自由と平和のために僕らの強みを使わない手はない。
僕らが時代をグレーにしてはいけない。

最後に

おじいちゃん、貴重な話を聞かせてくれてありがとう。
大伯父さん、最後まで生き抜いて下さりありがとうございます。
拙いながらも、noteに記録を残しました。

(追記:2023.03.21)
このnoteを書いた約7ヶ月後に祖父が天に召された。それは唐突で予兆が無い他界であった。しかしいま思えば祖父も私も「その時」が迫っていることをお互い気づいていたのかもしれない。

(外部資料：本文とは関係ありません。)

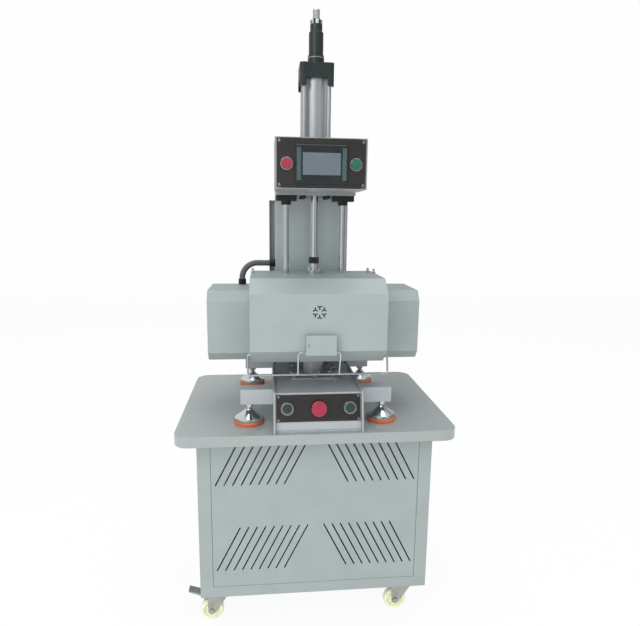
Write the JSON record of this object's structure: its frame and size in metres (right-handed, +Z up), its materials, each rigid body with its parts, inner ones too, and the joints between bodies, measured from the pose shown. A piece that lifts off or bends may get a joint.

祖父は他界するまでの2年間で「ええ大人やったらええコートの一枚持っときなはれ」と言いながら自分のコートを私に譲り、「これはおじいちゃんがスイスへ海外出張に行ったときに買うた時計や」と言いながら金の時計を私に譲った。そして亡くなる直前には「ワシが死んだらヒロ(私)に骨を拾ってくれと伝えてくれ。」と私の母に言い残した。「アホなこといいなや」と皆、取り合わなかったが祖父は何かを感じていたのだろう。

私は私であの夏、何かに駆られるようにこのnoteを書き留めた。いつかやってくるその時がこんなにも早いとは思っていなかったが今しかないという気持ちがやはり当時あったように思う。

1周忌を迎えたこのタイミングで改めてこのnoteを読み直して亡き祖父を、そして亡き大伯父を偲ぶのであった。

※『ピンク髪とヒョウ柄で、僕は今日も東京にいる。』は四十九日の時に書いたエッセイである。